China heavily censors any material that may not be compliant with its policies or is deemed potentially divisive or critical of its policies or leaders.

The book "Chongzhen: The Diligent Emperor of a Fallen Dynasty" was recalled on Oct. 16, due to "printing problems", its publisher, Dook Media Group, said in an online notice.

Reuters could not immediately verify the notice, and the publisher did not immediately respond to a request for comment.

Censors have also scrubbed all screenshots of comments circulating online that likened the emperor to Xi, who began this year a precedent-breaking third term as president.

Chongzhen, whose reign ended with his suicide in 1644, was noted by historians for his diligence as much as his paranoia, including the constant questioning of his subjects' loyalty.

The censorship was likely because of online parallels drawn between the ailing Chongzhen's rule and perceived governance mistakes by Xi, from last year's strict zero-COVID lockdowns and protests to the current economic slowdown, said Srikanth Kondapalli, a professor of Chinese studies at Jawaharlal Nehru University in New Delhi.

"Using historical allusion and double entendre has become a way for the Chinese to work around strict censorship," he said.

Several Chinese readers shared images of the book cover on their Weibo social media accounts, including words in bold critical of the emperor such as, "Bad moves one after another, the more diligent (Chongzhen was), the more the kingdom died".

The shared images also included the book's cover, which showed Chongzhen's name overlaid with a red noose.
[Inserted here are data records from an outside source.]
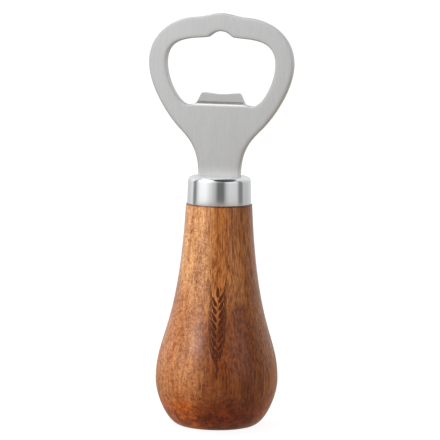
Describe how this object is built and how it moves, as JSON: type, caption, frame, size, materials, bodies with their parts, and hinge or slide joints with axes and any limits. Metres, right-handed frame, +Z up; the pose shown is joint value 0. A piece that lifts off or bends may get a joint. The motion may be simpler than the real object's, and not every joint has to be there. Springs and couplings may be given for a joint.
{
  "type": "bottle opener",
  "caption": "Upright crown-cap bottle opener: a flat brushed steel loop with a stepped lip, set through a steel ferrule into a turned hardwood handle that stands on its flat base.",
  "frame": {"origin": "centre of the handle's flat base", "axes": "+Z up through the handle to the top of the loop; the plate lies in the X-Z plane and its front, with the lip's step, looks along -Y"},
  "size_m": [0.0512, 0.042, 0.1409],
  "materials": {
    "turned_wood": "satin oiled reddish-brown hardwood, grain upright",
    "polished_steel": "polished drawn stainless steel",
    "brushed_steel": "stainless steel brushed along the handle, tumbled edges",
    "cured_epoxy": "cured clear amber adhesive"
  },
  "bodies": {
    "root": {"handle": "turned_wood", "ferrule": "polished_steel", "opener_plate": "brushed_steel", "tang_epoxy": "cured_epoxy"}
  },
  "joints": []
}
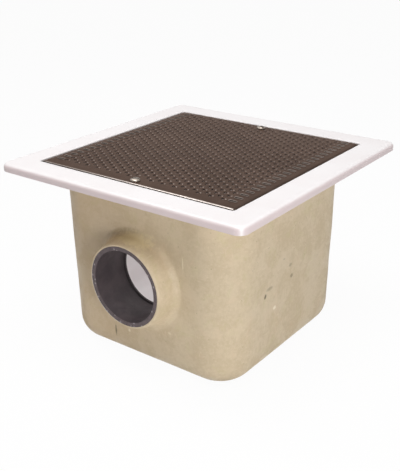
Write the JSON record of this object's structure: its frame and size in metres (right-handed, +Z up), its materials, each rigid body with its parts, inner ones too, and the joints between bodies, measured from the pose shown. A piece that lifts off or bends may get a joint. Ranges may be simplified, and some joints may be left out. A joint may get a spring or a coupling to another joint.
{
  "type": "pool main drain",
  "caption": "Square fibreglass pool main drain with a white flange, a perforated stainless grille and a side socket for 90 mm pipe.",
  "frame": {"origin": "middle of the flat base of the sump", "axes": "+Z up, normal to the flange and the grille; -Y along the outlet, from the sump to the pipe; +X to the right, seen from the outlet"},
  "size_m": [0.355, 0.355, 0.2467],
  "materials": {
    "laminate": "raw glass-fibre laminate outside, white gelcoat on the flange and inside",
    "socket_grey": "moulded PVC-U, satin",
    "stainless": "satin stainless sheet",
    "screw_steel": "turned stainless",
    "brass": "turned brass"
  },
  "bodies": {
    "root": {"sump_body": "laminate", "outlet_socket": "socket_grey", "grille": "stainless", "grille_screw_front": "screw_steel", "grille_screw_back": "screw_steel", "screw_insert_front": "brass", "screw_insert_back": "brass"}
  },
  "joints": []
}
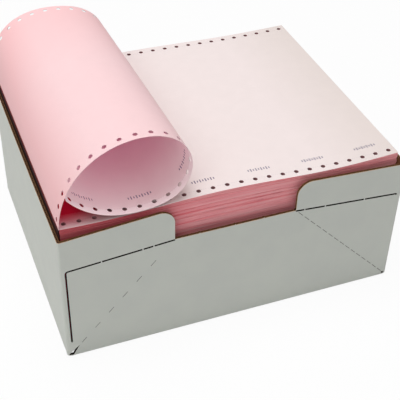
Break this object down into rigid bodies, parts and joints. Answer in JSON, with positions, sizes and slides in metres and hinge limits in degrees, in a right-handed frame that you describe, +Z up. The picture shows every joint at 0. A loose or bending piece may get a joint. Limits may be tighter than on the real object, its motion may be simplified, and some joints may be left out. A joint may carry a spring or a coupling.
{
  "type": "fanfold continuous form paper in its feed carton",
  "caption": "Fanfold stack of sprocket-holed continuous forms in an open die-cut carton, its top form curled over into a roll.",
  "frame": {"origin": "centre of the carton's underside", "axes": "+X along the forms from the curled left fold to the right fold, +Y from the feed window to the back wall, +Z up"},
  "size_m": [0.3152, 0.2532, 0.2135],
  "materials": {
    "form_paper": "matte, pink backs and white faces",
    "corrugated_board": "matte grey-white outside, brown inside"
  },
  "bodies": {
    "root": {"continuous_forms": "form_paper", "carton": "corrugated_board"}
  },
  "joints": []
}
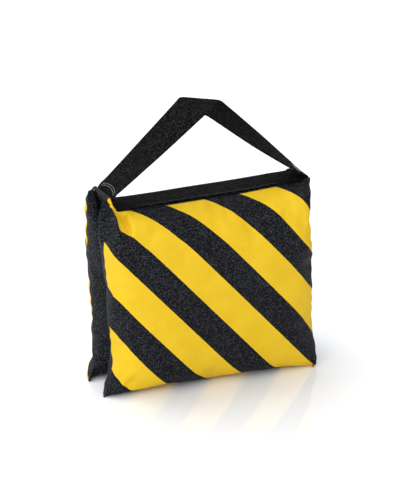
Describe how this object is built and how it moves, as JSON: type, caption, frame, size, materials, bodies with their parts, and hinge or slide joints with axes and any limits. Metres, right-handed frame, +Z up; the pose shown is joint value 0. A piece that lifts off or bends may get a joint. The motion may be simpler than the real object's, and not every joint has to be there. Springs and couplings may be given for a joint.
{
  "type": "saddle sandbag",
  "caption": "Saddle sandbag for light stands: two sewn fabric pouches of sand hung from a flat webbing ridge, with a webbing loop handle and a zip in each inner wall.",
  "frame": {"origin": "bottom centre of the bag's bounding box, on the floor midway between the two pouches", "axes": "+Z up to the top of the handle, +X along the webbing ridge to the bag's right, +Y from the front pouch to the rear pouch"},
  "size_m": [0.266, 0.1286, 0.324],
  "materials": {
    "striped_fabric": "matte",
    "black_fabric": "matte",
    "binding_tape": "matte",
    "liner_fabric": "satin",
    "hook_and_loop": "matte",
    "sand": "matte",
    "zip_tape": "matte",
    "zip_coil": "satin",
    "zip_metal": "gloss",
    "webbing": "matte",
    "thread": "satin"
  },
  "bodies": {
    "bridge": {"ridge_webbing": "webbing", "bridge_lining": "black_fabric", "tack_thread_left": "thread", "tack_thread_right": "thread"},
    "handle": {"handle_webbing": "webbing"},
    "front_pouch": {"front_outer_panel": "striped_fabric", "front_inner_strip": "black_fabric", "front_inner_panel": "black_fabric", "front_seam_binding": "binding_tape", "front_liner_front": "liner_fabric", "front_liner_back": "liner_fabric", "front_liner_hook_strip": "hook_and_loop", "front_liner_loop_strip": "hook_and_loop", "front_sand_fill": "sand", "front_zip_tape_upper": "zip_tape", "front_zip_tape_lower": "zip_tape", "front_zip_coil_upper": "zip_coil", "front_zip_coil_lower": "zip_coil", "front_zip_stops": "zip_metal"},
    "front_zip_slider": {"front_zip_slider": "zip_metal"},
    "front_zip_pull": {"front_zip_pull": "zip_metal"},
    "rear_pouch": {"rear_outer_panel": "striped_fabric", "rear_inner_strip": "black_fabric", "rear_inner_panel": "black_fabric", "rear_seam_binding": "binding_tape", "rear_liner_front": "liner_fabric", "rear_liner_back": "liner_fabric", "rear_liner_hook_strip": "hook_and_loop", "rear_liner_loop_strip": "hook_and_loop", "rear_sand_fill": "sand", "rear_zip_tape_upper": "zip_tape", "rear_zip_tape_lower": "zip_tape", "rear_zip_coil_upper": "zip_coil", "rear_zip_coil_lower": "zip_coil", "rear_zip_stops": "zip_metal"},
    "rear_zip_slider": {"rear_zip_slider": "zip_metal"},
    "rear_zip_pull": {"rear_zip_pull": "zip_metal"}
  },
  "joints": [
    {"name": "front_pouch_swing", "type": "hinge", "parent": "bridge", "child": "front_pouch", "pos_m": [0, -0.025, 0.2136], "axis": [-1, 0, 0], "range_deg": [0, 90]},
    {"name": "rear_pouch_swing", "type": "hinge", "parent": "bridge", "child": "rear_pouch", "pos_m": [0, 0.025, 0.2136], "axis": [1, 0, 0], "range_deg": [0, 90]},
    {"name": "handle_swing", "type": "hinge", "parent": "bridge", "child": "handle", "pos_m": [0, 0, 0.237], "axis": [1, 0, 0], "range_deg": [-40, 40]},
    {"name": "front_zip_slide", "type": "slide", "parent": "front_pouch", "child": "front_zip_slider", "axis": [-1, 0, 0], "range_m": [0, 0.19]},
    {"name": "front_pull_swing", "type": "hinge", "parent": "front_zip_slider", "child": "front_zip_pull", "pos_m": [0.095, -0.01219, 0.197], "axis": [0, 0.4384, -0.8988], "range_deg": [0, 150]},
    {"name": "rear_zip_slide", "type": "slide", "parent": "rear_pouch", "child": "rear_zip_slider", "axis": [-1, 0, 0], "range_m": [0, 0.19]},
    {"name": "rear_pull_swing", "type": "hinge", "parent": "rear_zip_slider", "child": "rear_zip_pull", "pos_m": [0.095, 0.01219, 0.197], "axis": [0, -0.4384, -0.8988], "range_deg": [-150, 0]}
  ]
}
One other blurb on the cover read: "paranoid and mercurial".

The book is currently not available online. Searches for the title on Weibo yielded no results. The name of the author, Chen Wutong, who died this year, was also censored on Weibo.

Published on Sept. 1, the book was a reprint of a 2016 text that had a different cover and title.

In a recently released biography of the world's richest man, Elon Musk, by Walter Isaacson, phrases such as "This is fascism", which could be perceived as critical of China's recent zero COVID policies championed by Xi, were obscured in white.

In the past, pictures of Winnie the Pooh, an internet meme that played on Xi's supposed likeness to the rotund cartoon bear, have also been scrubbed from the Chinese internet.